BS Reporter  |  Chennai/ Hyderabad 

Hyderabad-based Limited has started importing ceramic tile products, besides sourcing in part from Indian manufacturers to ensure continuity in terms of market share and its brand name in the aftermath of the closure of its factory at Yanam in Puducherry.

The company has declared lockout of the manufacturing facility, along with ancillary units, after it was subjected to large-scale vandalism on January 27.

“We are importing the products from countries like Italy as well as sourcing them from domestic manufacturers to sell under our brand name. We have built our brand in the marketplace by putting in a lot of efforts, commitment towards quality and money over the decades. We cannot afford to lose any of these, including our market share,” GN Naidu, chairman of Regency Ceramics, told reporters here on Monday.

While the company maintains that the lockout was a temporary measure to facilitate the ongoing police investigation into the attack and destruction of factory premises, assessment of the damage done to plant and machinery apart from allowing the situation to get back to normalcy, it is yet to get a clear picture on how much time will it require for a possible revival of operations at Yanam.

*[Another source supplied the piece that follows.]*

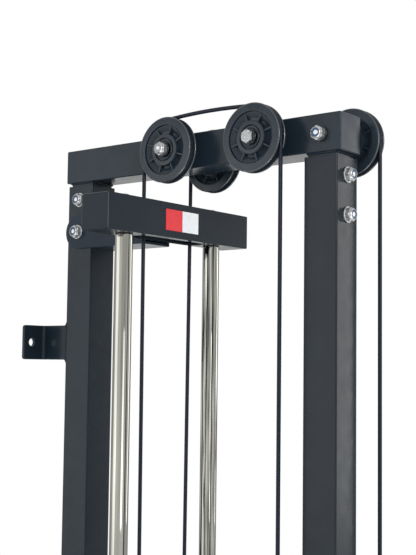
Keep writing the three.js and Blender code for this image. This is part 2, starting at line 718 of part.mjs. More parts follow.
function cableEnds() {
  const highStopTop = HIGH_TAIL_TOP - HIGH_TAIL_LENGTH - SEAT_GAP;
  const highEye = highStopTop - eyeDistance();
  const lowZ = LOW_PULLEY_HEIGHT - PITCH_RADIUS;
  const lowStopStart = LOW_TAIL_START + LOW_TAIL_LENGTH + SEAT_GAP;
  const lowEye = lowStopStart + eyeDistance();
  const lowStop = placed(cableStop('low_cable_stop'), lowStopStart, -CABLE_PLANE, lowZ);
  lowStop.rotation.y = -Math.PI / 2;
  return [
    placed(cableStop('high_cable_stop'), HIGH_TAIL_X, CABLE_PLANE, highStopTop),
    placed(snapHook('high_snap_hook'), HIGH_TAIL_X, CABLE_PLANE, highEye),
    placed(stirrupHandle('high_handle'), HIGH_TAIL_X, CABLE_PLANE, highEye),
    lowStop,
    placed(snapHook('low_snap_hook'), lowEye, -CABLE_PLANE, lowZ),
    placed(stirrupHandle('low_handle'), lowEye, -CABLE_PLANE, lowZ),
  ];
}

function bumper(name, side) {
  const inner = ROD_DIAMETER / 2 + ROD_CLEARANCE / 2;
  const outer = BUMPER_DIAMETER / 2;
  const ring = turned([
    [inner, 0],
    [outer, 0],
    [outer, BUMPER_HEIGHT],
    [inner, BUMPER_HEIGHT],
    [inner, 0],
  ]);
  return placed(piece(name, ring, RUBBER_BLACK), GUIDE_X, (side * ROD_SPACING) / 2, BUMPER_BOTTOM);
}

// A plate about the guide rods' centre, its underside at 0
function plateBlank() {
  const blank = prism(roundedRectangle(PLATE_DEPTH, PLATE_WIDTH, PLATE_CORNER), PLATE_THICKNESS);
  const rodHole = (side) =>
    bar(
      Z_AXIS,
      ROD_DIAMETER / 2 + ROD_CLEARANCE,
      -CUT_OVERRUN,
      PLATE_THICKNESS + CUT_OVERRUN,
      [0, (side * ROD_SPACING) / 2, 0],
      BORE_FACETS,
    );
  return cut(blank, rodHole(-1), rodHole(1));
}

function weightPlate(name, index) {
  const stemHole = bar(
    Z_AXIS,
    STEM_DIAMETER / 2 + STEM_CLEARANCE,
    -CUT_OVERRUN,
    PLATE_THICKNESS + CUT_OVERRUN,
    [FALL_X - GUIDE_X, 0, 0],
    BORE_FACETS,
  );
  const pinHole = bar(
    X_AXIS,
    PIN_DIAMETER / 2 + HOLE_CLEARANCE,
    -PIN_REACH - CUT_OVERRUN,
    PLATE_DEPTH / 2 + CUT_OVERRUN,
    [0, 0, PLATE_THICKNESS / 2],
    HOLE_FACETS,
  );
  const solid = cut(plateBlank(), stemHole, pinHole);
  return placed(piece(name, solid, PLATE_BLACK), GUIDE_X, 0, TOP_PLATE_BOTTOM - index * PLATE_PITCH);
}

function topPlate() {
  const offset = FALL_X - GUIDE_X;
  const seat = PLATE_THICKNESS - STEM_FLANGE_HEIGHT - 2 * SEAT_GAP;
  const solid = cut(
    plateBlank(),
    bar(
      Z_AXIS,
      STEM_DIAMETER / 2 + HOLE_CLEARANCE,
      -CUT_OVERRUN,
      PLATE_THICKNESS,
      [offset, 0, 0],
      ROUND_FACETS,
    ),
    bar(
      Z_AXIS,
      STEM_FLANGE_DIAMETER / 2 + HOLE_CLEARANCE,
      seat,
      PLATE_THICKNESS + CUT_OVERRUN,
      [offset, 0, 0],
      ROUND_FACETS,
    ),
  );
  return placed(piece('stack_top_plate', solid, PLATE_BLACK), GUIDE_X, 0, TOP_PLATE_BOTTOM);
}

// Drilled stem that hangs in the top plate by its flange
function selectorStem() {
  const top = TOP_PLATE_TOP - SEAT_GAP;
  const bottom = STACK_BOTTOM + STEM_END_INSET;
  const length = top - bottom;
  const holeRadius = PIN_DIAMETER / 2 + HOLE_CLEARANCE;
  const pinHoles = Array.from({ length: PLATE_COUNT }, (_, index) => {
    const height = STACK_BOTTOM + index * PLATE_PITCH + PLATE_THICKNESS / 2 - bottom;
    return bar(X_AXIS, holeRadius, -STEM_DIAMETER, STEM_DIAMETER, [0, 0, height], HOLE_FACETS);
  });
  const stem = cut(
    join(
      bar(Z_AXIS, STEM_DIAMETER / 2, 0, length, [0, 0, 0], BORE_FACETS),
      bar(Z_AXIS, STEM_FLANGE_DIAMETER / 2, length - STEM_FLANGE_HEIGHT, length, [0, 0, 0], ROUND_FACETS),
    ),
    ...pinHoles,
  );
  return placed(piece('selector_stem', stem, ZINC), FALL_X, 0, bottom);
}

// Selector pin along +X with its knob outside the front of the stack
function selectorPin() {
  const plateFront = PLATE_DEPTH / 2 + SEAT_GAP;
  const shaft = PIN_DIAMETER / 2;
  const collarEnd = plateFront + PIN_COLLAR_LENGTH;
  const knobEnd = collarEnd + PIN_KNOB_LENGTH;
  const outline = [
    [0, -PIN_REACH],
    [shaft, -PIN_REACH],
    [shaft, plateFront],
    [PIN_COLLAR_RADIUS, plateFront],
    [PIN_COLLAR_RADIUS, collarEnd],
    [PIN_KNOB_RADIUS, collarEnd + PIN_COLLAR_LENGTH],
    [PIN_KNOB_RADIUS, knobEnd - PIN_COLLAR_LENGTH / 2],
    [PIN_COLLAR_RADIUS, knobEnd],
    [0, knobEnd],
  ];
  const pin = piece('selector_pin', turned(outline, ROUND_FACETS), CHROME);
  pin.rotation.y = Math.PI / 2;
  const plateBottom = TOP_PLATE_BOTTOM - PIN_PLATE * PLATE_PITCH;
  return placed(pin, GUIDE_X, 0, plateBottom + PLATE_THICKNESS / 2);
}

function yoke() {
  const inner = HUB_HALF + SEAT_GAP;
  const outer = inner + YOKE_CHEEK;
  const half = YOKE_CHEEK_WIDTH / 2;
  const axle = TRAVELLER_HEIGHT - YOKE_BOTTOM;
  const base = block(
    [-YOKE_BASE_DEPTH / 2, -YOKE_BASE_WIDTH / 2, 0],
    [YOKE_BASE_DEPTH / 2, YOKE_BASE_WIDTH / 2, YOKE_BASE_THICKNESS],
  );
  const outline = new THREE.Shape();
  outline.moveTo(half, 0);
  outline.lineTo(half, axle);
  outline.absarc(0, axle, half, 0, Math.PI);
  outline.lineTo(-half, 0);
  const cheek = toGeometry(prism(outline, YOKE_CHEEK, 2 * QUARTER_FACETS));
  cheek.rotateX(Math.PI / 2);
  cheek.rotateZ(Math.PI / 2);
  const front = toSolid(cheek.clone().translate(inner, 0, 0));
  const rear = toSolid(cheek.clone().translate(-outer, 0, 0));
  const solid = cut(
    join(base, front, rear),
    bar(X_AXIS, BOLT_HOLE_RADIUS, -outer - CUT_OVERRUN, outer + CUT_OVERRUN, [0, 0, axle]),
  );
  return placed(piece('traveller_yoke', solid, FRAME_BLACK), FALL_X, 0, YOKE_BOTTOM);
}

function travellerAxle() {
  const face = HUB_HALF + YOKE_CHEEK + 2 * SEAT_GAP;
  return boltBetween(
    'traveller_axle',
    [FALL_X - face, 0, TRAVELLER_HEIGHT],
    [FALL_X + face, 0, TRAVELLER_HEIGHT],
  );
}

function frameGroup() {
  const lowAxleHole = jointHole(Y_AXIS, LOW_PULLEY_X - UPRIGHT_SPACING, LOW_PULLEY_HEIGHT - UPRIGHT_BOTTOM);
  const group = new THREE.Group();
  group.add(
    upright('rear_upright', 0, Y_AXIS),
    upright('front_upright', UPRIGHT_SPACING, X_AXIS, [lowAxleHole]),
    topBeam(),
    foot('rear_foot', 0, Y_AXIS),
    foot('front_foot', UPRIGHT_SPACING, X_AXIS),
    baseRail(),
    guideBar('guide_head', HEAD_BOTTOM, [cableSlot()]),
    guideBar('guide_foot', GUIDE_FOOT_BOTTOM, []),
    headArm(),
    guideRod('near_guide_rod', -1),
    guideRod('far_guide_rod', 1),
    wallBracket('near_wall_bracket', -1),
    wallBracket('far_wall_bracket', 1),
    bumper('near_bumper', -1),
    bumper('far_bumper', 1),
    ...jointBolts(),
  );
  return group;
}

function pulleyGroup() {
  const group = new THREE.Group();
  group.add(
    pulley('near_stack_pulley', STACK_AXLE_X, -CABLE_PLANE, AXLE_HEIGHT),
    pulley('far_stack_pulley', STACK_AXLE_X, CABLE_PLANE, AXLE_HEIGHT),
    pulley('low_lead_pulley', LOW_LEAD_X, -CABLE_PLANE, AXLE_HEIGHT),
    pulley('high_lead_pulley', HIGH_LEAD_X, CABLE_PLANE, AXLE_HEIGHT),
    pulley('low_pulley', LOW_PULLEY_X, -CABLE_PLANE, LOW_PULLEY_HEIGHT),
    spacer('near_stack_spacer', STACK_AXLE_X, -1, AXLE_HEIGHT),
    spacer('far_stack_spacer', STACK_AXLE_X, 1, AXLE_HEIGHT),
    spacer('low_lead_spacer', LOW_LEAD_X, -1, AXLE_HEIGHT),
    spacer('high_lead_spacer', HIGH_LEAD_X, 1, AXLE_HEIGHT),
    spacer('low_pulley_spacer', LOW_PULLEY_X, -1, LOW_PULLEY_HEIGHT),
    ...axleBolts(),
  );
  return group;
}

function stackGroup() {
  const group = new THREE.Group();
  const plates = Array.from({ length: PLATE_COUNT }, (_, index) =>
    weightPlate(`weight_plate_${index + 1}`, index + 1),
  );
  group.add(
    topPlate(),
    selectorStem(),
    selectorPin(),
    yoke(),
    travellerAxle(),
    pulley('traveller_pulley', FALL_X, 0, TRAVELLER_HEIGHT, X_AXIS),
    ...plates,
  );
  return group;
}

const machine = new THREE.Group();
machine.name = 'wall_pulley_weight_stack';
machine.add(frameGroup(), pulleyGroup(), stackGroup(), ...cables(), ...cableEnds());

export default machine;
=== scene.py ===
"""Wall pulley weight stack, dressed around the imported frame.

Every piece is modelled in millimetres, in the frame's own axes, and scaled to metres when it is finished.
Pieces ride on the frame's bodies, so the machine can be posed.
"""

import logging
import math
from dataclasses import dataclass, field
from enum import Enum
from functools import cached_property
from typing import Iterable, Sequence

import bmesh
import bpy
from mathutils import Matrix, Vector

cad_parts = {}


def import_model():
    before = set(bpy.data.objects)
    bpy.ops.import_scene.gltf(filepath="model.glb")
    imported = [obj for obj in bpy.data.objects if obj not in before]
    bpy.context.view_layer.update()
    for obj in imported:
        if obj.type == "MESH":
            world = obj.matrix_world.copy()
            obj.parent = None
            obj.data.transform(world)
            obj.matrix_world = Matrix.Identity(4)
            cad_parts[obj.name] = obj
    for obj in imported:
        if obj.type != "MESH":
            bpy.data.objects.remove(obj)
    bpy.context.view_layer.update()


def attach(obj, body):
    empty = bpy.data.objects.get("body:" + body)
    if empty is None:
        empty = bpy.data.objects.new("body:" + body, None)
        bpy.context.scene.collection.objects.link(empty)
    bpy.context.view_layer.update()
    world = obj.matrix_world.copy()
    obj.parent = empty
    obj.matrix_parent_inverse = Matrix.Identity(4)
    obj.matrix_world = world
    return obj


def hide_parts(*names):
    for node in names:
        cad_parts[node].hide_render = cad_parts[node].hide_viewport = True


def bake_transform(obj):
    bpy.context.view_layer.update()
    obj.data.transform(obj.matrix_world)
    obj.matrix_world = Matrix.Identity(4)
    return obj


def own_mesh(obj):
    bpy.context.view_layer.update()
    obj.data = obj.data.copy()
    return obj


LOG = logging.getLogger("wall_pulley")
MM = 0.001
# The range that most of a noise's values lie in.
NOISE_RANGE = (0.3, 0.7)
MERGE_DISTANCE = 0.0005
# Edges sharper than this are rounded, in degrees, so that rounded corners stay as they are.
SHARP_EDGES = 60.0
# How far a cutter reaches past the face that it opens.
CUTTER_EXCESS = 1.0
PULLEY_FACETS = 128

Point = Sequence[float]
Profile = Sequence[Point]
Colour = tuple[float, float, float]
Socket = bpy.types.NodeSocket


class Axis(Enum):
    """A row axis, with the turn that brings +Z onto it."""

    X = Matrix.Rotation(math.pi / 2, 4, "Y")
    Y = Matrix.Rotation(-math.pi / 2, 4, "X")
    Z = Matrix.Identity(4)
    MINUS_X = Matrix.Rotation(-math.pi / 2, 4, "Y")
    MINUS_Y = Matrix.Rotation(math.pi / 2, 4, "X")
    MINUS_Z = Matrix.Rotation(math.pi, 4, "X")


class Side(Enum):
    """The side of the machine, as the sign of Y."""

    NEAR = -1
    FAR = 1

    @property
    def word(self) -> str:
        """The side's name in lower case."""
        return self.name.lower()


class Body(Enum):
    """The frame's moving bodies."""

    FRAME = "frame"
    STACK = "stack"
    PIN = "selector_pin"
    HIGH_END = "high_cable_end"
    HIGH_HANDLE = "high_handle"
    LOW_END = "low_cable_end"
    LOW_HANDLE = "low_handle"


class Slot(Enum):
    """The record's material slots."""

    FRAME_PAINT = "frame_paint"
    STACK_PAINT = "stack_paint"
    CHROME = "chrome_rod"
    NYLON = "nylon"
    CABLE = "coated_cable"
    RUBBER = "rubber"
    STEEL = "bright_steel"
    ZINC = "zinc_fastener"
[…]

“We have no clue as to whether the machinery can be brought back to original shape and the conditions prevailed in Yanam are far from normal even today. We are bringing technical experts from Europe to evaluate the status of the assets at Yanam as the equipment and machinery in the plant were imported from countries like Italy and Spain,” Naidu said.

Responding to a question, he said the government of Puducherry had not approached the company with any concrete proposal for facilitating the revival of the plant.

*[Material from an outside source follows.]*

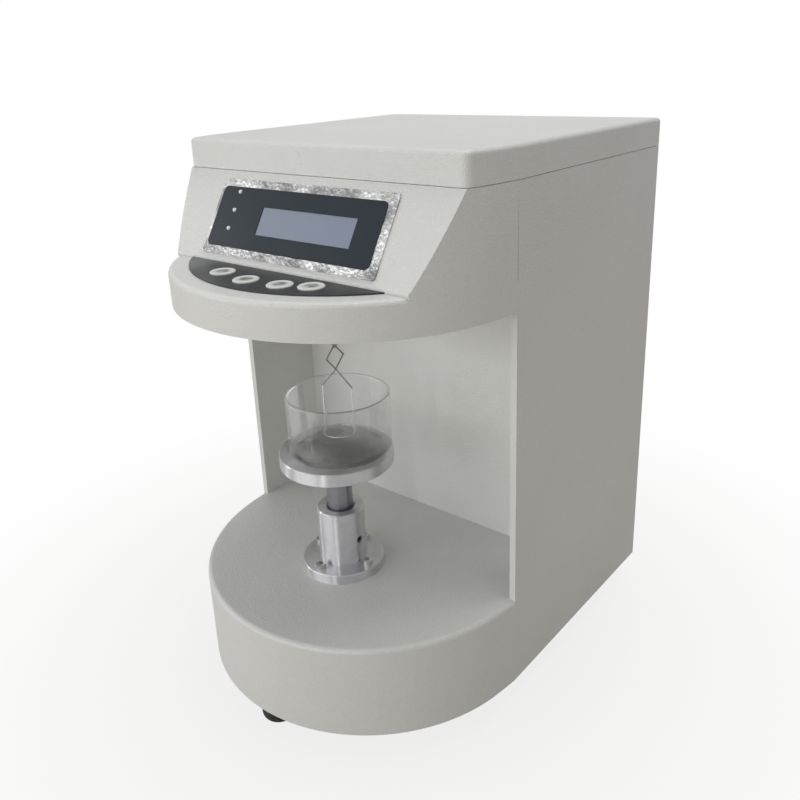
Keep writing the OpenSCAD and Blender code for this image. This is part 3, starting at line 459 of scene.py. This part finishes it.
def mix_shaders(tree, share, first, second, output):
    """Feeds an output node's Surface with two nodes' shaders, mixed by a share from 0 to 1."""
    inputs = {0: share, 1: Value(tree, first.outputs[0]), 2: Value(tree, second.outputs[0])}
    mix = add_node(tree, "MixShader", inputs=inputs)
    feed(tree, tree.nodes[output].inputs["Surface"], Value(tree, mix.outputs[0]))


half_side = 3.0
corners = [(x * half_side, y * half_side, 0) for x, y in ((-1, -1), (1, -1), (1, 1), (-1, 1))]
floor_mesh = bpy.data.meshes.new("floor")
floor_mesh.from_pydata(corners, [], [(0, 1, 2, 3)])
floor = bpy.data.objects.new("floor", floor_mesh)
bpy.context.collection.objects.link(floor)

pale_floor = (0.43, 0.39, 0.34)
shaded_floor = (0.41, 0.37, 0.32)
white_near = 0.82
fade_start = 0.12
fade_end = 0.40
ground = Finish("floor_pale", Roughness=0.8)
ground.set(Base_Color=ground.blend(ground.noise(scale=12, detail=2), pale_floor, shaded_floor))
from_object = (ground.x ** 2 + ground.y ** 2) ** 0.5
white = white_near + (1 - white_near) * from_object.step(fade_start, fade_end)
shine = add_node(ground.tree, "Emission", inputs={"Color": (1, 1, 1), "Strength": 1.0})
mix_shaders(ground.tree, seen_white(ground.tree) * white, ground.shader, shine, "Material Output")
floor_mesh.materials.append(ground.material)

# ---------------------------------------------------------------- room
# A plain studio: a grey room that the camera and the glass see as white, one large lamp above, one
# in front, and two narrow strips that draw the upright lines of light on the turned metal.
world = bpy.data.worlds.new("room")
bpy.context.scene.world = world
world.use_nodes = True
room = world.node_tree
grey_room = room.nodes["Background"]
feed(room, grey_room.inputs["Color"], (0.84, 0.85, 0.86))
feed(room, grey_room.inputs["Strength"], 0.5)
white_room = add_node(room, "Background", inputs={"Color": (1, 1, 1), "Strength": 1.0})
mix_shaders(room, seen_white(room), grey_room, white_room, "World Output")


def area_light(name, place, aim, size, power, colour):
    """A rectangular lamp at a place, turned to face the point it is aimed at."""
    lamp_data = bpy.data.lights.new(name, "AREA")
    lamp_data.shape = "RECTANGLE"
    lamp_data.size, lamp_data.size_y = size
    lamp_data.energy = power
    lamp_data.color = colour
    lamp_object = bpy.data.objects.new(name, lamp_data)
    lamp_object.location = place
    lamp_object.rotation_euler = (Vector(aim) - Vector(place)).to_track_quat("-Z", "Y").to_euler()
    bpy.context.collection.objects.link(lamp_object)


warm_white = (1.0, 0.99, 0.97)
cool_white = (0.98, 0.99, 1.0)
plain_white = (1.0, 1.0, 1.0)
stage_point = (0, -0.06, 0.12)
area_light("ceiling_light", place=(0.1, 0.35, 1.9), aim=(0, 0.05, 0.3), size=(1.2, 1.0), power=14.5,
           colour=warm_white)
area_light("front_light", place=(-0.65, -1.9, 0.55), aim=(0, 0, 0.2), size=(1.8, 0.8), power=13.5,
           colour=cool_white)
area_light("near_strip", place=(0.34, -1.21, 0.40), aim=stage_point, size=(0.06, 0.8), power=1.5,
           colour=plain_white)
area_light("left_strip", place=(-1.1, -0.6, 0.40), aim=stage_point, size=(0.08, 0.8), power=1.6,
           colour=plain_white)

# ---------------------------------------------------------------- camera
# It stands where the photograph was taken from. Place, aim, roll and lens were solved from the
# photograph's straight edges and ellipses. Azimuth is from the front towards the right, elevation
# above the level and roll about the line of sight.
camera_place = (0.32065, -0.37434, 0.37603)
azimuth, elevation, roll = (math.radians(angle) for angle in (39.743, 19.003, -2.163))
ahead = Vector((-math.sin(azimuth) * math.cos(elevation), math.cos(azimuth) * math.cos(elevation),
                -math.sin(elevation)))
right = Vector((math.cos(azimuth), math.sin(azimuth), 0))
up = right.cross(ahead)
rolled_right = right * math.cos(roll) + up * math.sin(roll)
rolled_up = up * math.cos(roll) - right * math.sin(roll)
lens = bpy.data.cameras.new("camera")
lens.lens = 36.443
lens.sensor_width = 36
lens.shift_x = -0.00816
lens.shift_y = -0.0750
lens.clip_start = 0.01
camera = bpy.data.objects.new("camera", lens)
axes = Matrix((rolled_right, rolled_up, -ahead)).transposed().to_4x4()
axes.translation = camera_place
camera.matrix_world = axes
bpy.context.collection.objects.link(camera)
scene = bpy.context.scene
scene.camera = camera
scene.view_settings.view_transform = "Standard"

Stating that the hand of outsiders in the attack on the factory and even the killing of the company president (operations) on the fateful night was established beyond any doubt, the collusion of a section of the factory employees in this destruction was also needed to be investigated before restarting the operations, according to the company chairman.

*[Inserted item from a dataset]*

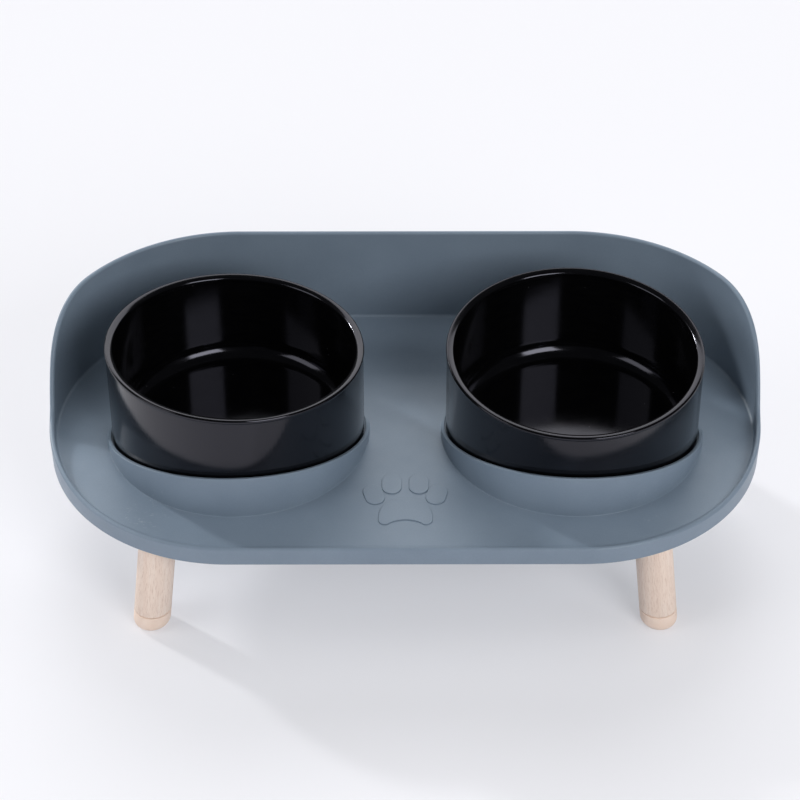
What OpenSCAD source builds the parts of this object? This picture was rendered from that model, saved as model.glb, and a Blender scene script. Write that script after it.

While reiterating his demand for a probe into the incident, he said that some of the workers were recruited without their antecedents being thoroughly verified and this had to be rectified. He alleged that the attack was planned one year ahead.

Though the company initially said that the loss would be about Rs 150 crore, a detailed assessment of damage for claiming insurance has still been under way.

The production came to a halt ever since about 1,200-odd workers joined the tool-down strike on December 5. Efforts to arriving at a negotiated settlement under the supervision of Yanam collector fell through on January 3, leading to a complete stalemate between the management and the workers on demands such as announcement of an interim increment culminating into large-scale violence on January 27, according to the company management.

The company is suffering Rs 8-10 crore net loss a month due to loss of production, Naidu said. The factory was running at 60 per cent of its installed capacity of 44,000 square metre a day on account of natural gas shortage during the past couple of years.